On the first play, running back LeGarrette Blount might have chosen the wrong side, but the second run to the left was definitely a called play and definitely hopeless. I didn't have a problem with the much-derided third-and-five running play at the end of the Buccaneers game, when David DeCastro was matched up against all-world DT Gerald McCoy at the point of attack. I think they had a better chance of getting five yards against that matchup than one yard against this matchup.

On third down, perhaps just to reinforce the lesson, Beachum and Foster couldn't manage to stop end Quinton Coples, with a double-team, leaving Roethlisberger running to his left in search of daylight. Coples is no scrub, but his pass rush doesn't come close to matching his draft pedigree.

I'm sure the coaching staff is getting blasted for having Harrison on the field with the offense, but they would've scored a touchdown if the runner followed his block instead of Beachum's and Foster's.

I doubt the Steelers would bring Mike Adams on the field in goal-line packages, even though they're OK with having Harrison out there. But unless I was imagining it, on at least one play, I saw the Jets' No. 60, left tackle D'Brickashaw Ferguson, line up on the right side and clear the way for a converted first down. If the team wants to be ambidextrous running the ball, they might consider experimenting with a similar swap that would put Gilbert on the left side, improving the run prospects on that side without a personnel swap that would betray their intentions to the opponent.

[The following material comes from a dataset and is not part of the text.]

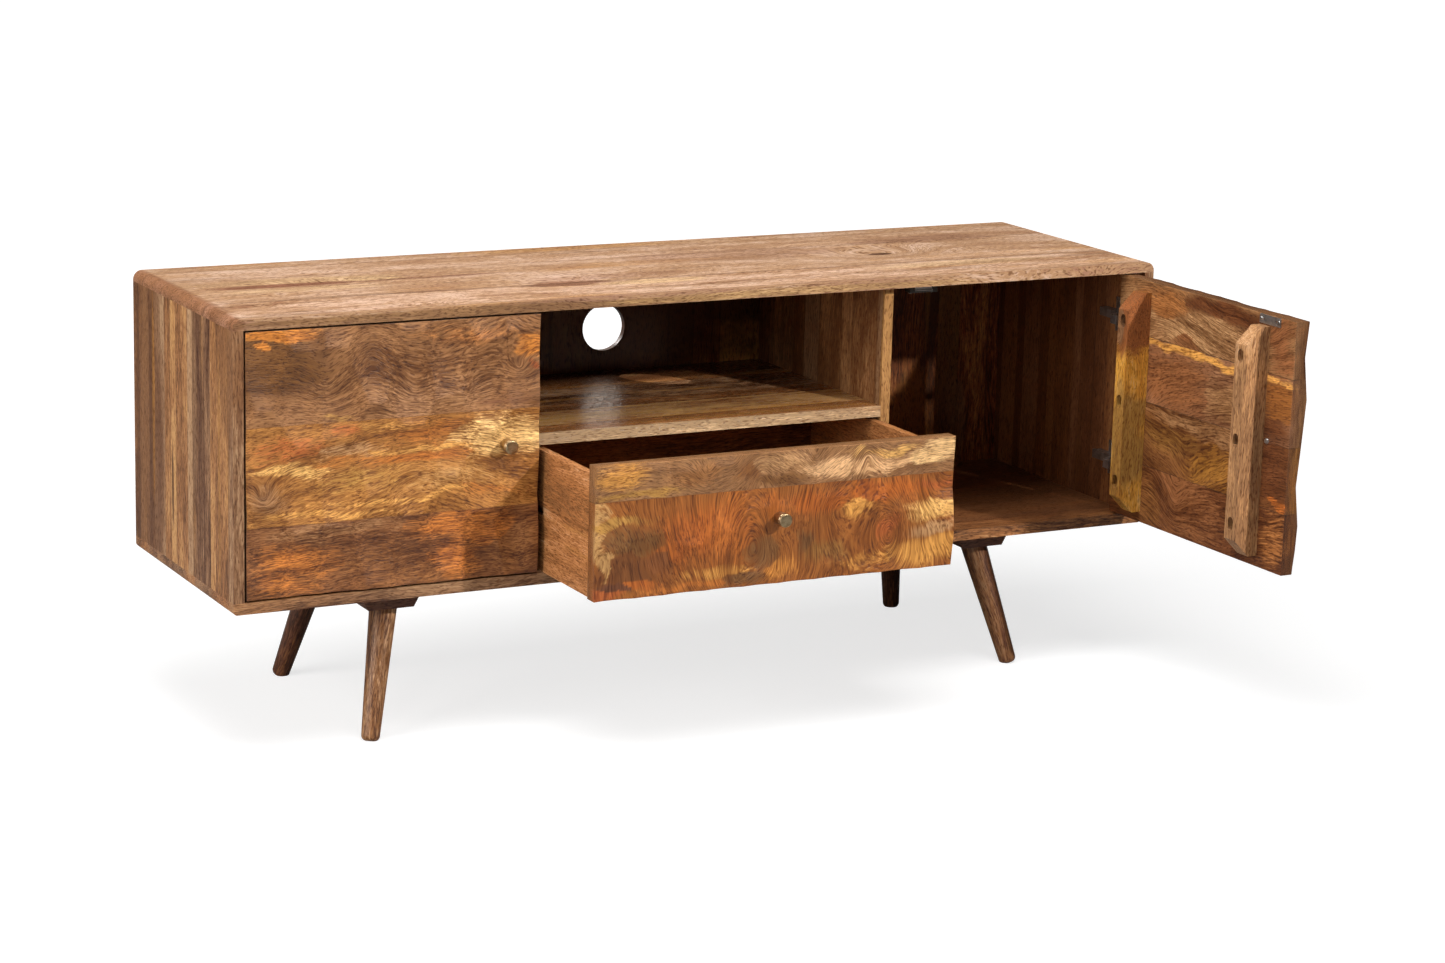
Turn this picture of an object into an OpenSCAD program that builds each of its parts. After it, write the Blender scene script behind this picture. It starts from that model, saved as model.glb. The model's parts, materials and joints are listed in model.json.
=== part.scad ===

I didn't expect the offense to continue to roll against the Jets. Ryan is always at his best against the Steelers, and any coach who can find a way to beat Tom Brady with Mark Sanchez can make life difficult for any offense.

But I didn't expect a loss, either. The turnovers are what turned a game tougher than most expected into a loss. One hopes they won't be an excuse that would distract from the lessons that can be learned from the shortcomings exposed by the Jets.